→ **Records for this exercise**
━━━━

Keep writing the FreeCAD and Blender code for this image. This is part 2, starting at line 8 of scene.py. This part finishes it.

━━━━

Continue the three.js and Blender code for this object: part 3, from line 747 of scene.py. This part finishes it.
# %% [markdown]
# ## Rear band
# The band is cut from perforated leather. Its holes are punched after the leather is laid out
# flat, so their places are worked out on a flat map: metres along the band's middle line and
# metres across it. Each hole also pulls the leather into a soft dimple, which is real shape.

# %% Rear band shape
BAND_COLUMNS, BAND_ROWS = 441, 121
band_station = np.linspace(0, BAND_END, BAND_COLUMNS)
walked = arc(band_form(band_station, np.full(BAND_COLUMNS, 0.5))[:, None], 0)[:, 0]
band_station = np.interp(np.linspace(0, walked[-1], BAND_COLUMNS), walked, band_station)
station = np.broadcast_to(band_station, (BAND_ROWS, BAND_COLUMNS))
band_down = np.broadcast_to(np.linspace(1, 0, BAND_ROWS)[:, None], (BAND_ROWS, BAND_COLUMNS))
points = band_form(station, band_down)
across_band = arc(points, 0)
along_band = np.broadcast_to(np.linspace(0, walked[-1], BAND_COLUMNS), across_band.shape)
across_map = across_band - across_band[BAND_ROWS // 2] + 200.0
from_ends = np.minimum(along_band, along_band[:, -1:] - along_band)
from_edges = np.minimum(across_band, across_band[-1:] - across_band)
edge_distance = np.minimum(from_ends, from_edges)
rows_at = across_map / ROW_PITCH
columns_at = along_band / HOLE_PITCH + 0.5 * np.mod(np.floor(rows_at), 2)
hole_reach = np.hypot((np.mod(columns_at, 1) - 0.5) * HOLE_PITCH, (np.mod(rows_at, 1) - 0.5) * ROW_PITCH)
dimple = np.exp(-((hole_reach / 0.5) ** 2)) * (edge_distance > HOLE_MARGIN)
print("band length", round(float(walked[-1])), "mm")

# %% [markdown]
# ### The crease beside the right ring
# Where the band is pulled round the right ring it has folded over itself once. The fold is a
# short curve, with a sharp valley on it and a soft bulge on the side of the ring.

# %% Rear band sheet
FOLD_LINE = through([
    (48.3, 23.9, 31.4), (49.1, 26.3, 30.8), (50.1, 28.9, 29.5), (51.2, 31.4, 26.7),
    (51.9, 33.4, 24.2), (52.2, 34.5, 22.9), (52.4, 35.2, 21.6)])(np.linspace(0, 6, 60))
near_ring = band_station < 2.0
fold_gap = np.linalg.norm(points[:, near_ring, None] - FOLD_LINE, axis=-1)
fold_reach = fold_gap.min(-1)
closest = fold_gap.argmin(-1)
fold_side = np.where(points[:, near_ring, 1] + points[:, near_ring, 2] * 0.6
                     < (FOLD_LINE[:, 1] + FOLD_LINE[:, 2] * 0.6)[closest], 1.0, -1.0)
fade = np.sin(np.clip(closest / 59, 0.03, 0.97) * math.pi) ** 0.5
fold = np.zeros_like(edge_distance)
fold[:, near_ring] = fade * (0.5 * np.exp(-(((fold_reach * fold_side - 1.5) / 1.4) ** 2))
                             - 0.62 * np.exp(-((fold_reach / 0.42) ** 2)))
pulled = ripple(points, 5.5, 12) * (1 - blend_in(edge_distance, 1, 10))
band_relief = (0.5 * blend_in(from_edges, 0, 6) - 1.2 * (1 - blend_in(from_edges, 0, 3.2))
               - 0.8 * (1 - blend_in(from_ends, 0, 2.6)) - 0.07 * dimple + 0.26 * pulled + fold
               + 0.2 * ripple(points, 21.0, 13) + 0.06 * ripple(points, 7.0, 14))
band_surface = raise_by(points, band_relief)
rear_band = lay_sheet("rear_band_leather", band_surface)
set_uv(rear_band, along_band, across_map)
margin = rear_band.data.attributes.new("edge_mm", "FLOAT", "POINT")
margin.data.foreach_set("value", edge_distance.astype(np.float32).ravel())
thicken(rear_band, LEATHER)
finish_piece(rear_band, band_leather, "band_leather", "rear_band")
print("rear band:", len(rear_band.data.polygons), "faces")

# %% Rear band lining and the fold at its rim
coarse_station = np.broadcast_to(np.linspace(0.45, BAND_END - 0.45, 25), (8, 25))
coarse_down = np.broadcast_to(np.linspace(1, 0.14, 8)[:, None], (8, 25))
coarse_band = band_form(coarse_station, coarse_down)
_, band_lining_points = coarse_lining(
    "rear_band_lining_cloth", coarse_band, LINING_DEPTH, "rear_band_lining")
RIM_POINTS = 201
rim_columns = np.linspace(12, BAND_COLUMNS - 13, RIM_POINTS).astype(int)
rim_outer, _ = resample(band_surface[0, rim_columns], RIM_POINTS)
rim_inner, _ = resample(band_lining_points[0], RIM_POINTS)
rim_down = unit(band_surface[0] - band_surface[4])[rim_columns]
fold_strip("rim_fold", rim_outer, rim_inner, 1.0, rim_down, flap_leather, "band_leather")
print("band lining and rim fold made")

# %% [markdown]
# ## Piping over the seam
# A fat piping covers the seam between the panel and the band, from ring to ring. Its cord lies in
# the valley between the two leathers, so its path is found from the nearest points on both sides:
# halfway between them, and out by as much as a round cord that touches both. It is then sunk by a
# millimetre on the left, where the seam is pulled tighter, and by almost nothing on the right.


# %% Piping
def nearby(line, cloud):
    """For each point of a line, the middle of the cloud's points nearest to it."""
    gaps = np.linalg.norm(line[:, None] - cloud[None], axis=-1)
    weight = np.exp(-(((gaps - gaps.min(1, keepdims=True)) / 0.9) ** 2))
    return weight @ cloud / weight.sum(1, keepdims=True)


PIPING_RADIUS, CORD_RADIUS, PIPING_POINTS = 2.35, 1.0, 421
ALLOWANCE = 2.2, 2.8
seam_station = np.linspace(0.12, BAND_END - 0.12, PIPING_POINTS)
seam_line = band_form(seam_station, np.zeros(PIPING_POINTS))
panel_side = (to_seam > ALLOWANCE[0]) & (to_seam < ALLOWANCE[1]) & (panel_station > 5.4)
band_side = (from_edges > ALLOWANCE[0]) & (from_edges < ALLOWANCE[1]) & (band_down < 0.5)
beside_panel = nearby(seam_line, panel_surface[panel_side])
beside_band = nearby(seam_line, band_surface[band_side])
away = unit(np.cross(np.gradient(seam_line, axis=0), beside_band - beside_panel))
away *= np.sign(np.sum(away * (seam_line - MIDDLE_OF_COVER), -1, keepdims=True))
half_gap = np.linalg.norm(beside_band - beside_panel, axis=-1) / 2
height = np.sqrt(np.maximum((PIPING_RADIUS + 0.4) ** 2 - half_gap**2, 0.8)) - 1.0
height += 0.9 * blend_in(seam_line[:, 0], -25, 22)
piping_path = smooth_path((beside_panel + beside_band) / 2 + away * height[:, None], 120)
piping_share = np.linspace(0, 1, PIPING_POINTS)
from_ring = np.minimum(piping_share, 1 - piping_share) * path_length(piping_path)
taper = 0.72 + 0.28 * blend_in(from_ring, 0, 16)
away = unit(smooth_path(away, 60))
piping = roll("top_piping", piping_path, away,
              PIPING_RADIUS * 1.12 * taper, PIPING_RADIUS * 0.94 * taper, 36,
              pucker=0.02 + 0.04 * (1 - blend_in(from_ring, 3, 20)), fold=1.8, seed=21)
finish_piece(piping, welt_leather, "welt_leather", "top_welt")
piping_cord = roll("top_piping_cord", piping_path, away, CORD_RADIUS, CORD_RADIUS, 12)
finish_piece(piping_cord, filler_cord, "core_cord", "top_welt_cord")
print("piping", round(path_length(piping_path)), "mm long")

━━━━

→ **Exercise brief**
All lines above from the one containing "Continue the three.js" to the one containing "# metres across" must be repeated exactly, both lines included, and no others.

→ **Written solution**
Continue the three.js and Blender code for this object: part 3, from line 747 of scene.py. This part finishes it.
# %% [markdown]
# ## Rear band
# The band is cut from perforated leather. Its holes are punched after the leather is laid out
# flat, so their places are worked out on a flat map: metres along the band's middle line and
# metres across it. Each hole also pulls the leather into a soft dimple, which is real shape.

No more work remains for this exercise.